Dove 'The Game Is Ours': A Super Bowl Ad About Girls in Sport

The stat Dove leads with is real and it is damaging: by age 14, girls drop out of sport at twice the rate of boys. The reasons are well-documented — body image pressure, social comparison, a culture that critiques how female athletes look as readily as how they perform. “The Game Is Ours,” Dove’s Super Bowl LX entry created by Ogilvy and directed by Savanah Leaf, takes that fact and tries to turn it into a film worth running during the biggest advertising slot of the year.
The Argument
Dove has been building a case around body image and self-esteem in advertising since the “Real Beauty” campaign launched in 2004. Two decades on, the brand is still in the same conversation, which raises an obvious question: has the world moved, or has Dove been running in place?
“The Game Is Ours” doesn’t pretend the problem is solved. It lands its claim — that girls are leaving sport because of the pressure they feel about how they look — and asks directly what it would mean to stay. The film is not a celebration. It is an intervention, or something aspiring to look like one.
That is a more honest position than most purpose-driven advertising takes. There is no before-and-after, no triumph, no resolution. The film ends with girls playing. Not winning. Playing.
What Savanah Leaf Does
Savanah Leaf — director of “Earth Mama,” a film about the American foster care system — brings a documentary sensibility that purpose advertising desperately needs and rarely gets. The girls in “The Game Is Ours” do not look like they are performing sincerity. They look like they are doing a thing, and a camera happened to find them.
This is extraordinarily difficult to fake and almost always the difference between cause-marketing that moves people and cause-marketing that makes people reach for their phones. The editing rhythm is loose enough to feel unscripted. The faces are specific. The moments caught are the unglamorous ones — a missed shot, a moment of self-consciousness, the instant before someone decides whether to care what anyone thinks.
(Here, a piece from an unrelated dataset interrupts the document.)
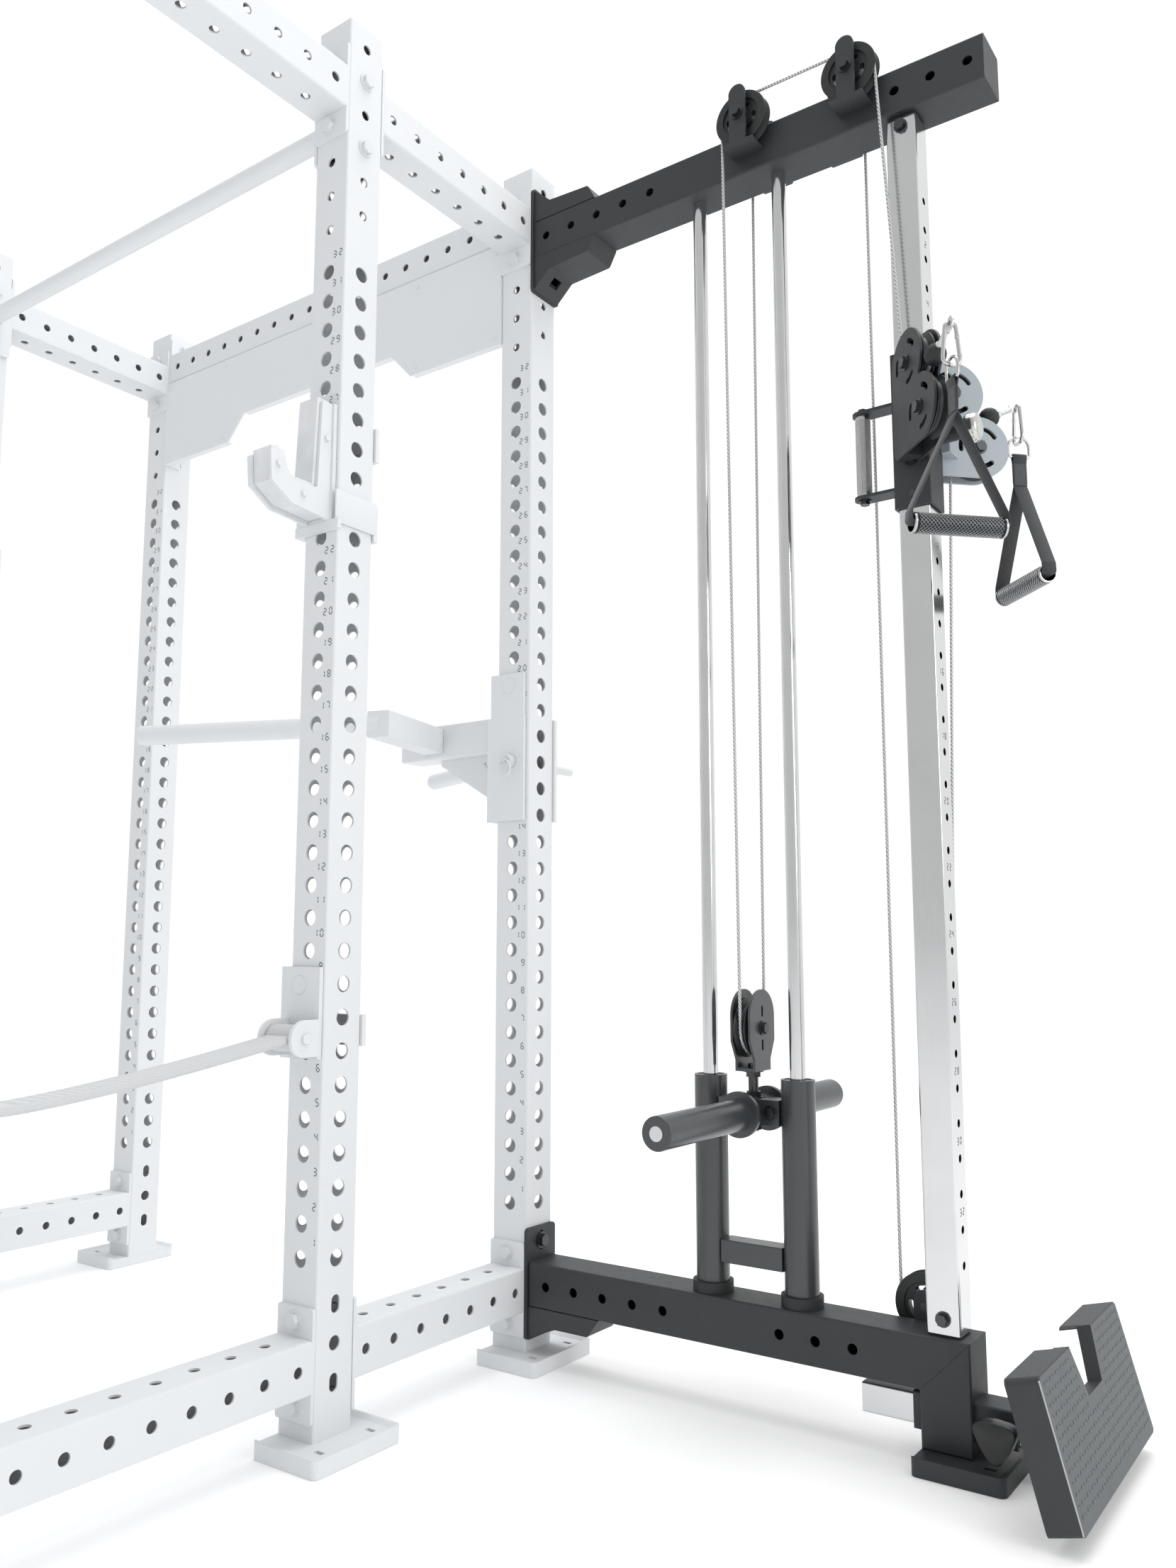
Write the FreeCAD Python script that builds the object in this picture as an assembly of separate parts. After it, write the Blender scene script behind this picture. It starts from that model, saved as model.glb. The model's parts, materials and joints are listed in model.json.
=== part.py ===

Leaf’s direction doesn’t underline the emotional beats. It just lets them exist.
The Super Bowl Context
Running this message during Super Bowl LX is a deliberate provocation. The Super Bowl’s advertising culture has historically been built around spectacle, celebrity, and humor — the precise opposite of what “The Game Is Ours” offers. Dove is betting that a quiet film about a real problem will land harder inside that context than it would anywhere else, precisely because of the contrast.
The bet has precedent. Chrysler’s “Imported from Detroit” and Always’s “Like a Girl” both demonstrated that emotional gravity during a comedy-heavy commercial break can function like a pattern interrupt — the tonal shift itself creates attention. Whether “The Game Is Ours” achieves that depends partly on where it lands in the broadcast, and partly on whether viewers bring enough goodwill to Dove’s track record to receive the message without skepticism.
Ogilvy’s Execution
Ogilvy built the brief around what Dove calls the “Body Confident Sport” program — a body confidence curriculum the brand developed with sports organizations to specifically address the dropout rate. The campaign is, in that sense, anchored to something real: not just a position, but an intervention that exists in the world.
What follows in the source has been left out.